A primary exposure for the fixed-income portfolio is interest rate risk, which is managed by restricting the portfolio’s duration between
1.8 to 5 years. Interest rate risk includes the change in value resulting from movements in the underlying market rates of debt securities
held. The fixed-income portfolio had a duration of 2.9 years at December 31, 2004, compared to 3.3 years at December 31, 2003. The
distribution of duration and convexity (i.e., a measure of the speed at which the duration of a security will change market value based on
a rise or fall in interest rates) are monitored on a regular basis.

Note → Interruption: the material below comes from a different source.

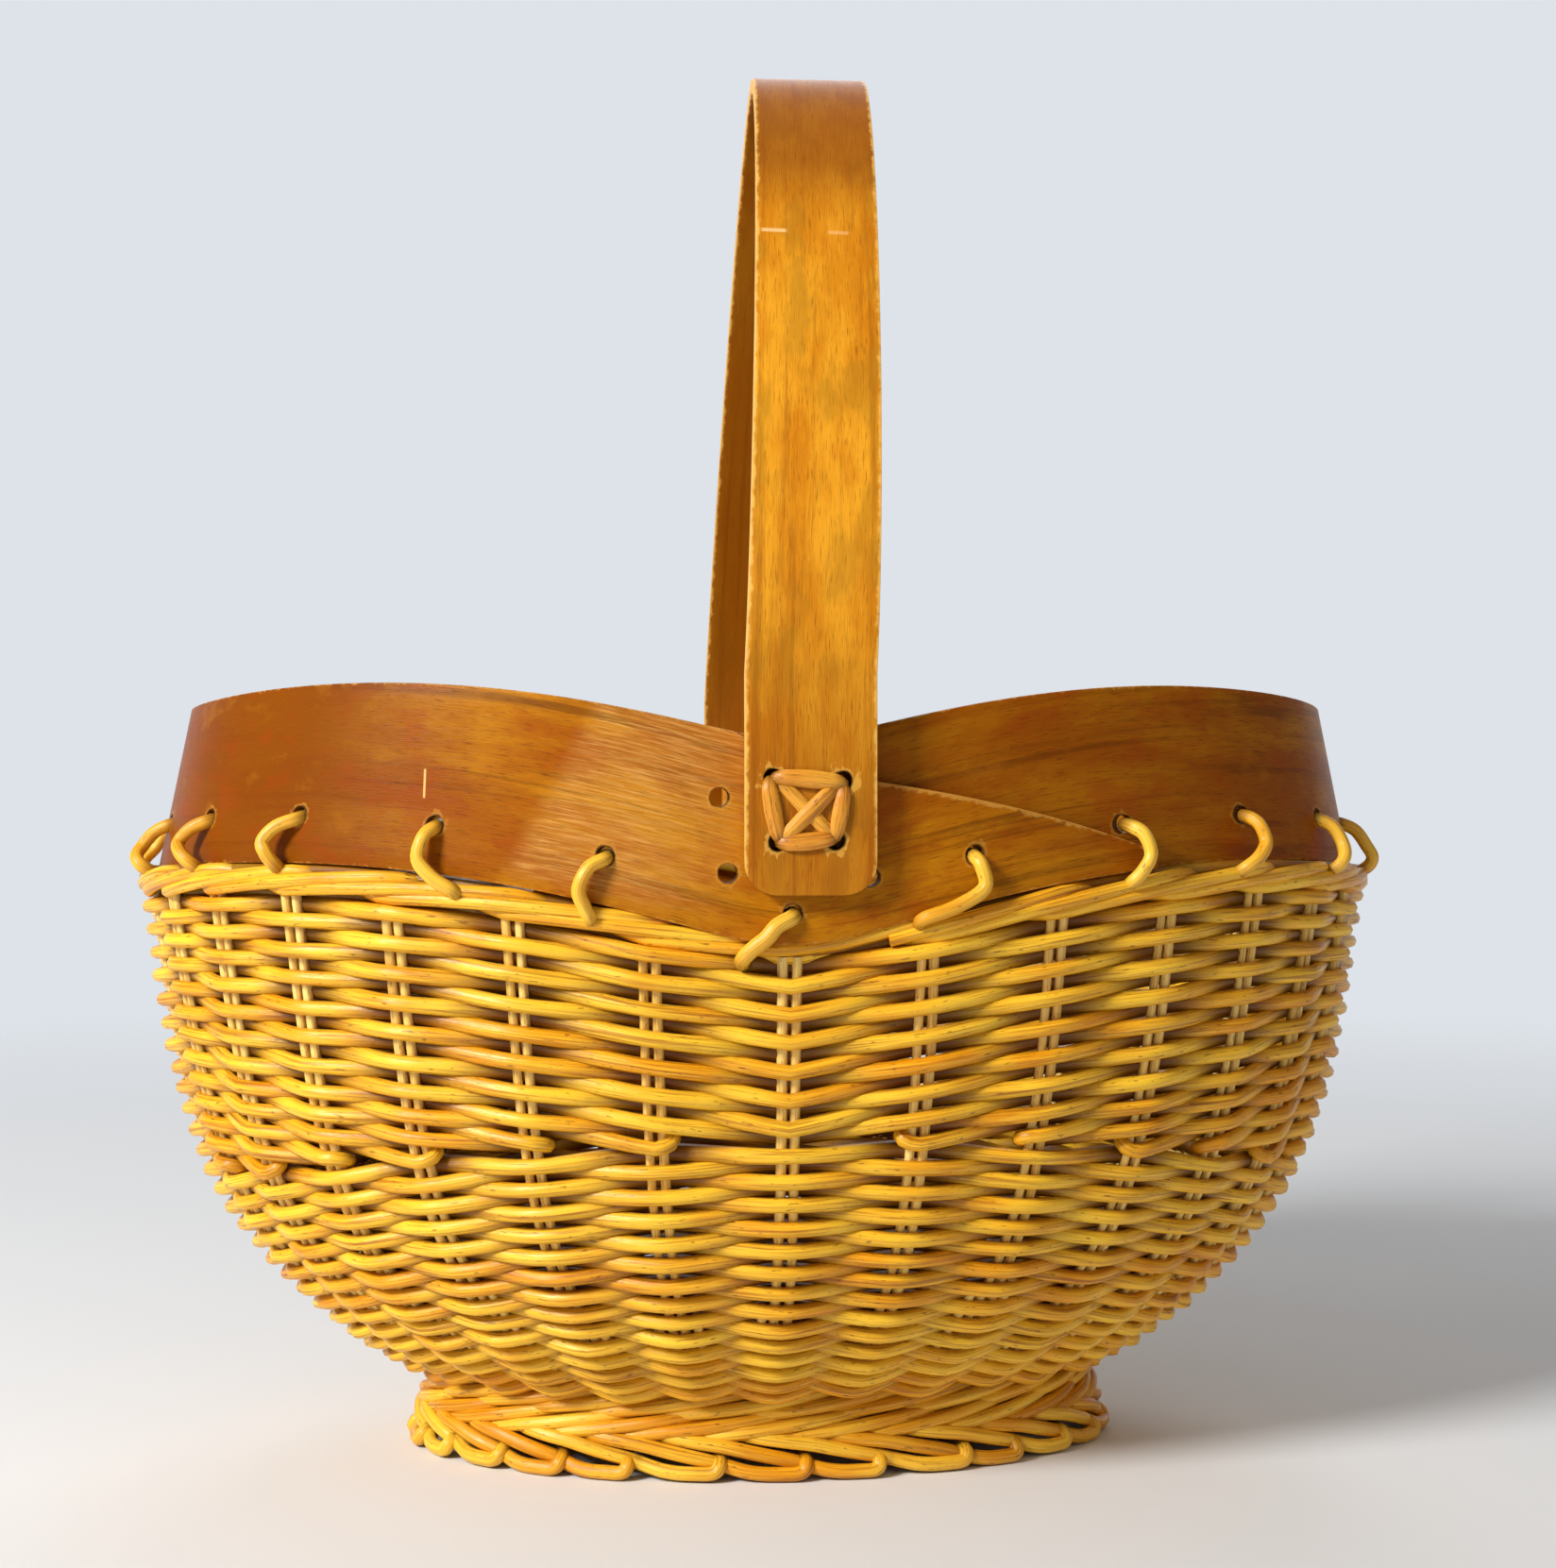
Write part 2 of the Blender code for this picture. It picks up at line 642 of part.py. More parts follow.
def stitch_low_angle(k):
    # Only the stitch under the front foot of the handle slants outside
    slant = STITCH_SLANT_AT_HANDLE if k % STITCH_COUNT == 0 else 0.0
    return stitch_angle(k) + radians(slant)


def stitch_hole_height(k):
    rise = LACING_HOLE_RISE_AT_HANDLE if k % STITCH_COUNT == 0 else LACING_HOLE_RISE
    return band_low(stitch_angle(k)) + rise


def add_pin(bm, middle, direction, radius, length, sides=6):
    turn = direction.to_track_quat("Z", "Y").to_matrix().to_4x4()
    bmesh.ops.create_cone(bm, cap_ends=True, segments=sides, radius1=radius, radius2=radius,
                          depth=length, matrix=Matrix.Translation(middle) @ turn)


def tie_corners(side):
    # The four holes of one handle lacing: left and right, low and top
    middle = HANDLE_SHIFT + TIE_SHIFT
    return [Vector((middle + across * TIE_HALF_WIDTH, side * HANDLE_HALF_SPAN, height))
            for height in (TIE_LOW_HEIGHT, TIE_TOP_HEIGHT) for across in (-1, 1)]


def band_hole_cutter():
    bm = bmesh.new()
    through = 2 * BAND_THICKNESS + LAP_GAP + CUT_OVERRUN
    for k in range(STITCH_COUNT):
        angle = stitch_angle(k)
        height = stitch_hole_height(k)
        normal = oval_normal(angle, BAND_LOW_HALF_WIDTH, BAND_HALF_DEPTH)
        middle = band_point(angle, height, BAND_THICKNESS)
        add_pin(bm, middle, normal, LACING_HOLE_RADIUS, through)
    depth_way = Vector((0, 1, 0))
    for side in (-1, 1):
        for corner in tie_corners(side):
            middle = Vector((corner.x, side * (BAND_HALF_DEPTH - BAND_THICKNESS), corner.z))
            add_pin(bm, middle, depth_way, TIE_HOLE_RADIUS, through)
    old_holes = (
        (-OLD_HOLE_HIGH_LEFT, OLD_HOLE_HIGH_RISE), (-OLD_HOLE_LOW_LEFT, OLD_HOLE_LOW_RISE),
        (OLD_HOLE_RIGHT, OLD_HOLE_RIGHT_RISE),
    )
    for across, rise in old_holes:
        height = BAND_LOW_FRONT_HEIGHT + rise
        middle = Vector((across, -(BAND_HALF_DEPTH - BAND_THICKNESS), height))
        add_pin(bm, middle, depth_way, OLD_HOLE_RADIUS, through)
    return add_cutter("band_hole_cutter", bm)


def lacing_notches():
    # Slots in the upper edge of the weave, open at the top
    bm = bmesh.new()
    low = LACING_BELOW_BAND + LACING_HOLE_RADIUS
    top = GAP + BORDER_HEIGHT / 2
    for k in range(STITCH_COUNT):
        angle = stitch_low_angle(k)
        normal = oval_normal(angle, BOWL_RIM_HALF_WIDTH, BOWL_RIM_HALF_DEPTH)
        up = Vector((0, 0, 1))
        middle = rim_point(angle, band_low(angle) - (low + top) / 2, WALL_THICKNESS / 2)
        turn = Matrix((normal.cross(up), normal, up)).transposed().to_4x4()
        size = Matrix.Diagonal((2 * LACING_HOLE_RADIUS, WALL_THICKNESS + CUT_OVERRUN, low - top, 1))
        bmesh.ops.create_cube(bm, size=1, matrix=Matrix.Translation(middle) @ turn @ size)
    return add_cutter("lacing_notch_cutter", bm)


def stitch_route(k):
    # From one hole of the band, outside and down, under the top border and up inside
    start = stitch_angle(k)
    low_angle = stitch_low_angle(k)
    next_angle = stitch_angle(k + 1)
    hole = stitch_hole_height(k)
    next_hole = stitch_hole_height(k + 1)
    edge = band_low(low_angle)
    below = edge - LACING_BELOW_BAND
    border_middle = border_top(low_angle) - BORDER_HEIGHT / 2
    clear = LACING_RADIUS + GAP
    normal = oval_normal(low_angle, BOWL_RIM_HALF_WIDTH, BOWL_RIM_HALF_DEPTH)
    inside = band_inner_inset(next_angle)
    travel = mix(low_angle, next_angle, LACING_TRAVEL_SHARE)
    arrive = mix(low_angle, next_angle, 1 - LACING_TRAVEL_SHARE)
    outer_face = rim_point(low_angle, border_middle)
    return [
        band_point(start, hole, BAND_THICKNESS / 2),
        band_point(start, hole, -clear),
        band_point(start, mix(edge, hole, 1 / 2)) + normal * (clear + LACING_BEND),
        outer_face + normal * clear,
        Vector((outer_face.x, outer_face.y, below)) + normal * GAP,
        rim_point(low_angle, below, WALL_THICKNESS / 2),
        rim_point(low_angle, below, WALL_THICKNESS + LACING_BEND),
        rim_point(travel, border_middle, WALL_THICKNESS + clear + GAP),
        band_point(arrive, mix(edge, next_hole, 1 - LACING_TRAVEL_SHARE), inside + clear),
        band_point(next_angle, next_hole, inside + LACING_RADIUS),
    ]


def tube_sections(points, radius, sides):
    # Sections square to a closed route, turned to keep their twist even
    count = len(points)
    across = Vector((0, 0, 1))
    loops = []
    for i, point in enumerate(points):
        ahead = (points[(i + 1) % count] - points[i - 1]).normalized()
        across = (across - ahead * across.dot(ahead)).normalized()
        other = ahead.cross(across)
        loops.append([point + across * radius * cos(tau * j / sides)
                      + other * radius * sin(tau * j / sides) for j in range(sides)])
    return loops


def make_rim_lacing(reed):
    route = [point for k in range(STITCH_COUNT) for point in stitch_route(k)]
    bm = bmesh.new()
    loops = tube_sections(route, LACING_RADIUS, LACING_SIDES)
    # The seam is turned so that the last section meets the first with the least twist
    last, first = loops[-1], loops[0]
    turns = range(LACING_SIDES)
    best = min(turns, key=lambda n: sum((last[j] - first[(j + n) % LACING_SIDES]).length
                                        for j in turns))
    verts = [[bm.verts.new(p) for p in loop] for loop in loops]
    closing = [verts[0][(j + best) % LACING_SIDES] for j in turns]
    for one, two in zip(verts, verts[1:] + [closing]):
        for i in turns:
            j = (i + 1) % LACING_SIDES
            bm.faces.new((one[i], one[j], two[j], two[i]))
    add_piece("rim_lacing", bm, reed)


def handle_side(share):
    # Cubic curve from the top of a straight leg to the crown: (half-span, height)
    rise = HANDLE_TOP_HEIGHT - HANDLE_SPRING_HEIGHT
    corners = (
        (HANDLE_HALF_SPAN, HANDLE_SPRING_HEIGHT),
        (HANDLE_HALF_SPAN, HANDLE_SPRING_HEIGHT + HANDLE_SIDE_SHARE * rise),
        (HANDLE_HALF_SPAN * HANDLE_CROWN_SHARE, HANDLE_TOP_HEIGHT),
        (0.0, HANDLE_TOP_HEIGHT),
    )
    rest = 1 - share
    weights = (rest ** 3, 3 * share * rest ** 2, 3 * share ** 2 * rest, share ** 3)
    return (sum(w * c[0] for w, c in zip(weights, corners)),
            sum(w * c[1] for w, c in zip(weights, corners)))


def handle_line():
    # Outer face in the YZ plane, from the front foot over the crown to the rear foot,
    # with the strap's half-width, narrower where the foot corners are rounded
    foot, corner = HANDLE_FOOT_HEIGHT, HANDLE_CORNER_RADIUS
    half = HANDLE_WIDTH / 2
    leg = []
    for degrees in (0, 15, 35, 60, 90):
        turn = radians(degrees)
        leg.append((HANDLE_HALF_SPAN, foot + corner * (1 - cos(turn)),
                    half - corner * (1 - sin(turn))))
    leg.append((HANDLE_HALF_SPAN, mix(foot, HANDLE_SPRING_HEIGHT, 1 / 2), half))
    quarter = HANDLE_ARCH_STEPS // 2
    arch = [(*handle_side(i / quarter), half) for i in range(quarter)]
    side = leg + arch
    front = [Vector((-span, height, width)) for span, height, width in side]
    rear = [Vector((span, height, width)) for span, height, width in reversed(side)]
    crown = Vector((0, HANDLE_TOP_HEIGHT, half))
    return front + [crown] + rear


def handle_shift(height):
    rise = HANDLE_TOP_HEIGHT - HANDLE_SPRING_HEIGHT
    return HANDLE_SHIFT + HANDLE_LEAN * max(0.0, (height - HANDLE_SPRING_HEIGHT) / rise)


def make_handle(wood):
    line = handle_line()
    edge = HANDLE_EDGE_ROUNDING
    sections = []
    for i, place in enumerate(line):
        before, after = line[max(i - 1, 0)], line[min(i + 1, len(line) - 1)]
        step = hypot(after.x - before.x, after.y - before.y)
        inward = Vector((0, (after.y - before.y) / step, -(after.x - before.x) / step))
        middle = Vector((handle_shift(place.y), place.x, place.y))
        half, deep = place.z, HANDLE_THICKNESS
        outline = (
            (-half + edge, 0), (half - edge, 0), (half, edge), (half, deep - edge),
            (half - edge, deep), (-half + edge, deep), (-half, deep - edge), (-half, edge),
        )
        sections.append([middle + Vector((across, 0, 0)) + inward * depth
                         for across, depth in outline])
    bm = bmesh.new()
    join_sections(bm, sections, False)
    handle = add_piece("handle", bm, wood)
    cutter = bmesh.new()
    for side in (-1, 1):
        for corner in tie_corners(side):
            add_pin(cutter, corner, Vector((0, 1, 0)), TIE_HOLE_RADIUS,
                    2 * HANDLE_THICKNESS + CUT_OVERRUN)
    cut(handle, add_cutter("handle_hole_cutter", cutter))


def add_bar(bm, start, end, width, thickness, overrun=0.0):
    # A flat bar in a plane that faces front or rear
    way = (end - start).normalized()
    out = Vector((0, 1, 0))
    turn = Matrix((way.cross(out).normalized(), out, way)).transposed().to_4x4()
    size = Matrix.Diagonal((width, thickness, (end - start).length + 2 * overrun, 1))
    bmesh.ops.create_cube(bm, size=1, matrix=Matrix.Translation((start + end) / 2) @ turn @ size)


def make_handle_tie(name, side, reed):
    # Square and cross outside, two bars inside and four legs through the holes, all one reed
    low_left, low_right, top_left, top_right = tie_corners(side)
    outward = Vector((0, side, 0))
    inner_y = side * (BAND_HALF_DEPTH - band_inner_inset(side * tau / 4) - GAP)
    flat, thin, wide = TIE_REED_THICKNESS, TIE_THIN_THICKNESS, TIE_REED_WIDTH
    lift = outward * (GAP + flat / 2)
    reach = wide / 2
    sides = [(low_left, low_right, flat, reach), (top_left, top_right, flat, reach),
             (low_left, top_left, thin, 0.0), (low_right, top_right, thin, 0.0),
             (low_left, top_right, flat + TIE_CROSS_STEP, 0.0), (low_right, top_left, thin, 0.0)]
    bars = []
    for start, end, thickness, overrun in sides:
        bm = bmesh.new()
        add_bar(bm, start + lift, end + lift, wide, thickness, overrun)
        bars.append(bm)
    for corners in ((low_left, top_left), (low_right, top_right)):
        low, top = [Vector((c.x, inner_y - side * flat, c.z)) for c in corners]
        bm = bmesh.new()
        add_bar(bm, low, top, wide, flat, reach)
        bars.append(bm)
    for corner in (low_left, low_right, top_left, top_right):
        start, end = corner + lift, Vector((corner.x, inner_y - side * flat, corner.z))
        bm = bmesh.new()
        add_pin(bm, (start + end) / 2, outward, TIE_LEG_RADIUS, (end - start).length, LACING_SIDES)
        bars.append(bm)
    tie = add_piece(name, bars[0], reed)
    for i, bm in enumerate(bars[1:]):
        step = tie.modifiers.new("join", "BOOLEAN")
        step.operation = "UNION"
        step.solver = "EXACT"
        step.object = add_cutter("%s_bar_%02d" % (name, i + 1), bm)


clear_scene()

handle_wood = material("handle_wood", (0.50, 0.22, 0.05), 0.35)
band_wood = material("band_wood", (0.42, 0.17, 0.045), 0.35)
weaver_reed = material("weaver_reed", (0.66, 0.38, 0.06), 0.45)
stake_reed = material("stake_reed", (0.72, 0.52, 0.20), 0.50)
lacing_reed = material("lacing_reed", (0.62, 0.33, 0.06), 0.42)

make_foot(weaver_reed)
make_base(weaver_reed)
make_walls(weaver_reed)
make_stakes(stake_reed)
make_top_border(weaver_reed)
make_band(band_wood)
make_rim_lacing(lacing_reed)
make_handle(handle_wood)
make_handle_tie("handle_tie_front", -1, lacing_reed)
make_handle_tie("handle_tie_rear", 1, lacing_reed)
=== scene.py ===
from math import cos, pi, radians, sin, tau

import bmesh
import bpy
import numpy as np
from mathutils import Matrix, Vector, kdtree


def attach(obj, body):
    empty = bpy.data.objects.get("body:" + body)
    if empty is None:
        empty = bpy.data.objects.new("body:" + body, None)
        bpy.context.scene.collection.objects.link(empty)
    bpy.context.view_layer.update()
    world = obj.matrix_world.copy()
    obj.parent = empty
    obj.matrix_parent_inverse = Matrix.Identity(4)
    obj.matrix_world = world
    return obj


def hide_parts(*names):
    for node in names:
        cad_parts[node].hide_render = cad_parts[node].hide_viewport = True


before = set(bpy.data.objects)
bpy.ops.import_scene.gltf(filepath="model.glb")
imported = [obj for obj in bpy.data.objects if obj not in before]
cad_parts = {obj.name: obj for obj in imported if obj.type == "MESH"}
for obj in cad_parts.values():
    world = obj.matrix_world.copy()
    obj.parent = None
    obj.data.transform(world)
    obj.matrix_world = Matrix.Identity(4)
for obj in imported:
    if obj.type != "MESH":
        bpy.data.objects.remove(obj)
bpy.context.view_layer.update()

mm = 0.001          # every size below is in millimetres, meshes are made in metres
print("frame loaded,", len(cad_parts), "nodes")


# Shape of the bowl and the band, shared by every piece

bowl = {
    "rimWide": 164.5, "rimDeep": 104.0, "rimHigh": 150.0,       # outer face at the rim
    "footWide": 90.0, "footDeep": 47.0, "footHigh": 18.0,       # outer face above the foot ring
    "roundShare": 0.75, "roundPower": 4,
    "changeFront": 90.0, "changeEnd": 73.0,                     # top of the lower weave
}
bandShape = {
    "lowWide": 159.5, "topWide": 151.0, "deep": 102.7,
    "lowFront": 138.2, "lowRise": 54.9, "lowFall": 41.8,
    "topFront": 185.4, "topRise": 46.2, "topFall": 39.7, "saddleShare": 0.085,
}


def mix(low, high, share):
    return low + (high - low) * share


def ease(share):
    share = np.clip(share, 0.0, 1.0)
    return share * share * (3 - 2 * share)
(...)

Excluding the unsettled securities transactions, the allocation to fixed-income
securities at December 31, 2004, was 85.8% of the portfolio, within the Company’s normal range of variation; at December 31, 2003, the
allocation was 84.2%.
Another exposure related to the fixed-income portfolio is credit risk, which is managed by maintaining a minimum average portfolio credit
quality rating of A+, as defined by nationally recognized rating agencies, and limiting non-investment-grade securities to a maximum of 5% of
the fixed-income portfolio. Concentration in a single issuer’s bonds and preferred stocks is limited to no more than 6% of the Company’s
shareholders’ equity, except for U.S. Treasury and agency bonds; any state’s general obligation bonds are limited to 12% of shareholders’ equity.